Our experiments showed clearly that the creation of a stable Coanda effect depends on the appropriate adjustment of many factors: the diameter of the slit, the strength of the jet, the depth of the shoulder contour. Particularly crucial is the ratio of the slit diameter to the diameter of the nozzle as a whole. If the slit is too wide in relation to the shoulder breadth, the stream will tend to detach itself from the surface; if it is too narrow, the stream will tend to stick to the surface. Also important is the texture of the surface: a properly roughened surface helps to prevent distortion of the stream flow. In short, it takes a complex set of arrangements to produce a useful Coanda effect. It is no wonder that most investigators of the effect had found it to be an elusive phenomenon.

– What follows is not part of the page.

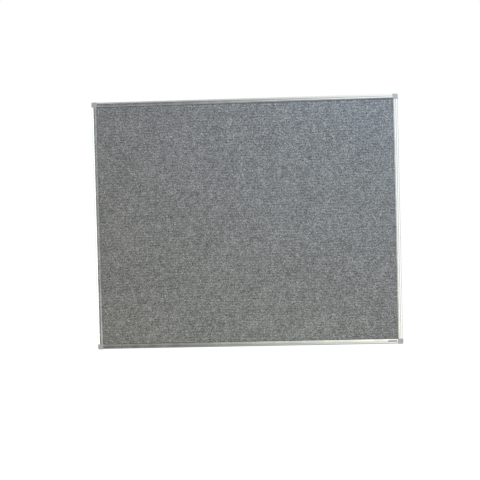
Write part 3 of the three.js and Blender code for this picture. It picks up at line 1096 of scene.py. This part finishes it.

(source: "Applications of the Coanda Effect" by Imants Reba and Assistant Edward Wohlthausen, which appeared in the June 1966 edition of Scientific American.)



So, according to these tests by Imants Reba it's more efficient to create a "vacuum cell" than to blow the jet of air attached to a curved surface!
Similar to a Spay diffuser, a which one can blow and spay varnish on a drawing.
That makes sense, because the difference in speed between the jet and the solid surface is high, thus causing turbulence and all.

A coanda vacuum cell would be something like this:



Though beware of the air impinging (hitting) on the lower surface. Maybe an automatically adjusting lower surface flap can be made.

Another way to prevent friction between the jet of air and the surface, is to move the surface equally fast. Blowing the jet for example over a fast spinning cylinder. The jet of air drives the cylinder, so no extra motor is needed.
Something like this:



An ordinary propulsion jet pushes a mass of air away, to get an equal but opposite push, with which it can force an aircraft through the air. The rule for efficiency here is: the larger the air's mass, the more efficient the propulsion is. That is why modern subsonic airliners have jet engines with a very high bypass ratio. Turbine driven fans is what they have become.
A Coanda thruster is something different. Its goal is to lower the atmospheric pressure at the side where it wants to go, and let the atmospheric pressure push the craft there. When lowering the atmospheric pressure with a jet of air, the rule is not "the more mass the better", because a large air mass with little speed can't suck a cell vacuum. The opposite seems the efficient way to go here: the faster the drive jet goes, the more suction you'll get, up to a point because I don't think a supersonic jet of air doesn't suck well. I'm just speculating here, have no test data to proof it right.